House building and repair remain a labour-intensive industry that creates more jobs for a given level of investment than almost any other sector of the economy. Therefore, by investing in housing, we can quickly get more people back to work so that fewer people will claim benefit and be a drain on the public purse.

As has already been said, poor housing has a direct impact on people's health and therefore contributes to increased spending on the health service, as is evidenced by the incidence of bronchitis and asthma. Increased investment in housing would decrease the demand for spending on the national health service. The lack of good-quality, affordable rented accommodation reduces labour mobility and undermines our national economic performance. A growing number of people in Scotland are beginning to ask not whether we can afford to invest in housing, but whether we can afford not to do so.

Let me concentrate on one particular issue of housing investment under the present Government—housing benefit. Yesterday, I attended the national poverty hearings at Church house in London. It was a moving occasion in which real experts in poverty—the poor themselves—told the rest of us what it was like to be poor. They said that the hardest part was the negativity and hostility directed towards them by the rest of society—for example, being described or thought of as a scrounger, a waster, someone who did not want to work or was congenitally lazy. One of them summed it up beautifully when he said that there is no such thing as the poverty gene: people are poor not because of any lack in themselves, but because they are victims of a system which discriminates against them and makes them poor. The housing benefit system that has been promoted by the Conservative party is evidence of that.

Housing benefit in Scotland is enormously expensive. It currently costs the taxpayer around £900 million every year. That is £320 million more than the additional investment called for by Shelter, the Scottish Federation of Housing Associations and other bodies. They call for an additional investment in the housing stock of £2.9 billion in the next five years. The Minister would cry, "Where will the money come from?" but over the same five years he plans to invest £4.5 billion in the housing benefit system. We are entitled to ask him where he plans to find that money.

What are taxpayers being asked to pay for by that huge investment? They are being asked to subsidise unrealistic rent levels to keep rent at a level that tenants cannot afford to pay. They are being asked to pay to make it impossible for people on full housing benefit to get off benefit and back to work. They are being asked to pay to make people entirely dependent and trap them in poverty. Those are the consequences of the Government's housing policies.

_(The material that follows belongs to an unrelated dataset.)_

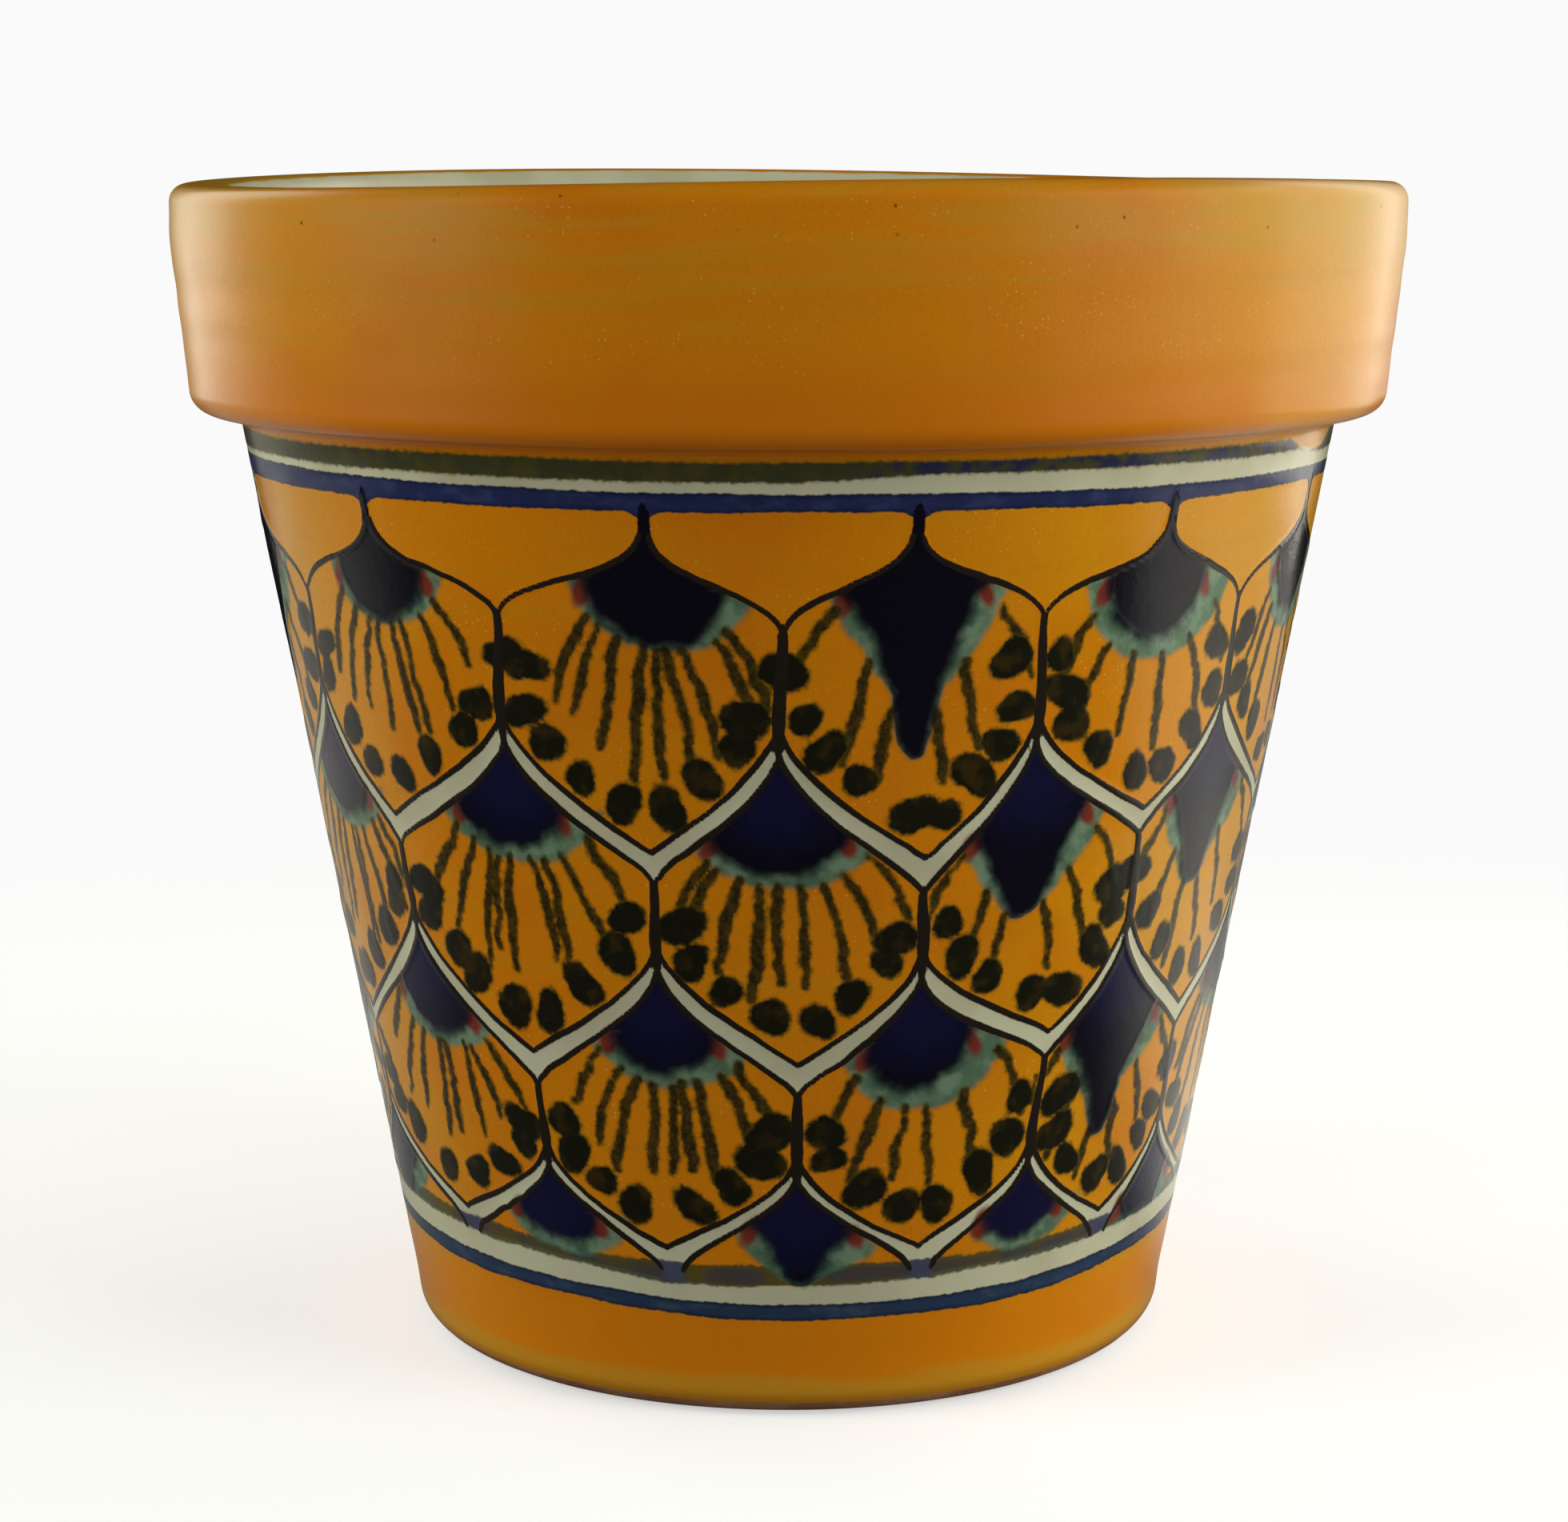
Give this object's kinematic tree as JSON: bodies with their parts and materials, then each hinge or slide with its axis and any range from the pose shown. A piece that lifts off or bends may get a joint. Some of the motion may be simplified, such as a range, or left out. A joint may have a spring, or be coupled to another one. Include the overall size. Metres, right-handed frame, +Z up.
{
  "type": "glazed flowerpot",
  "caption": "Tapered ceramic flowerpot with a thick rolled rim, drain hole and coats of painted tin glaze in a scale pattern.",
  "frame": {"origin": "on the floor, under the pot's axis, at the centre of the foot ring", "axes": "+Z up along the pot's axis of revolution; the pot is round, so +X and +Y are free"},
  "size_m": [0.254, 0.254, 0.241],
  "materials": {
    "terracotta": "bare fired earthenware, matte",
    "cream_glaze": "glossy tin glaze",
    "orange_glaze": "glossy orange-yellow glaze",
    "dark_glaze": "glossy, cobalt over yellow",
    "cobalt_glaze": "glossy watery cobalt",
    "painted_glaze": "glossy, hand painted scale pattern"
  },
  "bodies": {
    "root": {"base_slab": "terracotta", "wall": "terracotta", "rim_collar": "terracotta", "inside_glaze": "cream_glaze", "rim_glaze": "orange_glaze", "upper_dark_band": "dark_glaze", "upper_white_stripe": "cream_glaze", "upper_cobalt_band": "cobalt_glaze", "painted_field": "painted_glaze", "lower_blue_wash": "cobalt_glaze", "lower_white_stripe": "cream_glaze", "lower_cobalt_band": "cobalt_glaze", "foot_glaze": "orange_glaze"}
  },
  "joints": []
}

There is an overwhelming need to rethink the present strategy whereby ever-increasing rents in Scotland are backed up by ever-increasing levels of housing benefit. Shelter has asked that urgent consideration be given to the relationship between rents and the benefit system. It is not alone in that call. Scottish Homes—the Government's own national housing agency—is arguing the economic case for controlling housing costs in Scotland. It points out that, for those not in work, the high cost of housing, coupled with the operation of the benefit system, reduces work incentives, thereby reducing overall labour supply and damaging the economic interests of the Scottish people. That leads us to ask: why does the Minister not listen to the advice of his national housing agency and break the ever-spiralling levels of housing benefit, rising rents and benefit dependency in Scotland?

Housing must become the priority of the elected representatives of the Scottish people and the focus of a genuine national debate about the best way to tackle Scotland's housing crisis. Housing must be viewed not in isolation but as part of the wider social and economic context. At the end of the day, housing impacts on the country's economic performance. It impacts on people's health and makes them less able to contribute to the economy. Housing also impacts on educational opportunities. It is critical that housing should be viewed once again as part of the wider economy and as an investment rather than a drag on public spending. If that is to occur, there must be a serious national debate about housing in Scotland. That will never happen in this place: it will happen only in a Scottish Parliament.